Let’s get back to the original contention, the conventional wisdom that the Bush Administration failed because it is too ideological, whereas the Obama Administration promises to be pragmatic. Yes, the Obama Administration, so far, promises to be relentlessly pragmatic. We see this in the way Joe Lieberman was “forgiven.” Yes, it would have been emotionally gratifying to kick Lieberman’s ass off of the Senate Homeland Security Committee chair, but to what end? Democrats are better off with Lieberman caucusing with them rather than with the Republicans, like it or not.

However, the Obama Administration also promises to be ideological, in the sense that it promises to operate within the parameters of values and ideas. We can debate what those values and ideas might be, but we can’t say there aren’t any.

The Bush Administration, on the other hand, most certainly was not pragmatic. Just look at the results.

I have argued in the past that all ideologies are wrong, because none of them are the whole truth.

I define ideology as a kind of cognitive filing system. The cosmos is an infinitely complex place, and we have very finite brains, so as we grow and learn we tend to organize input in certain ways to make sense of it. The way we learn to file depends a lot on our upbringing, the social and cultural values we absorb, our experiences, the limitations of our intelligence, etc. etc. We use cognition to interface with absolute reality, breaking the awesome absolute down into little digestible relative bits that we can comprehend, label, and file.
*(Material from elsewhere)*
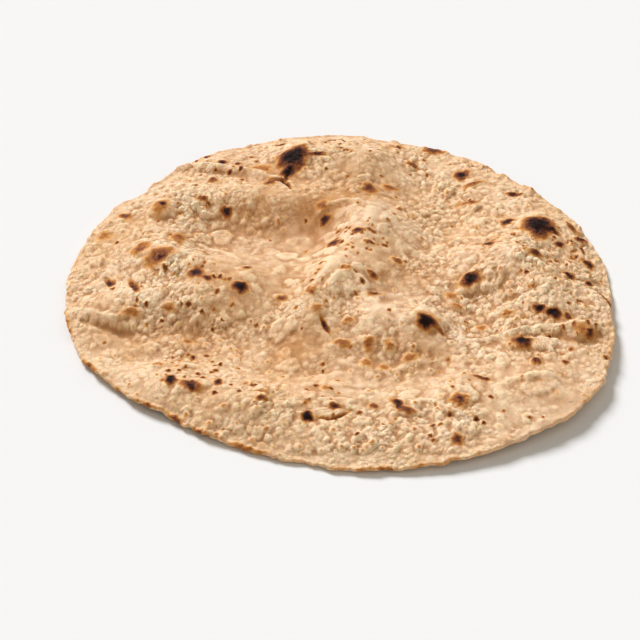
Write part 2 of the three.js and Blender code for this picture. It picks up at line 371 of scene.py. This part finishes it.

And we all do this, unless maybe you are a superduper Einstein-level genius, and then I suspect you still do it most of the time.

I still think that’s true. However, a wise person is able to learn, adjust, and adapt his ideology to fit changing reality (or, his changing understanding of reality). A fool cannot do that; fools will continue along an obviously unwise course because their ideologies have become a cosmic security blanket, something they cling to for safety and comfort rather than consult for answers. And there’s your distinction between ideology and pragmatism.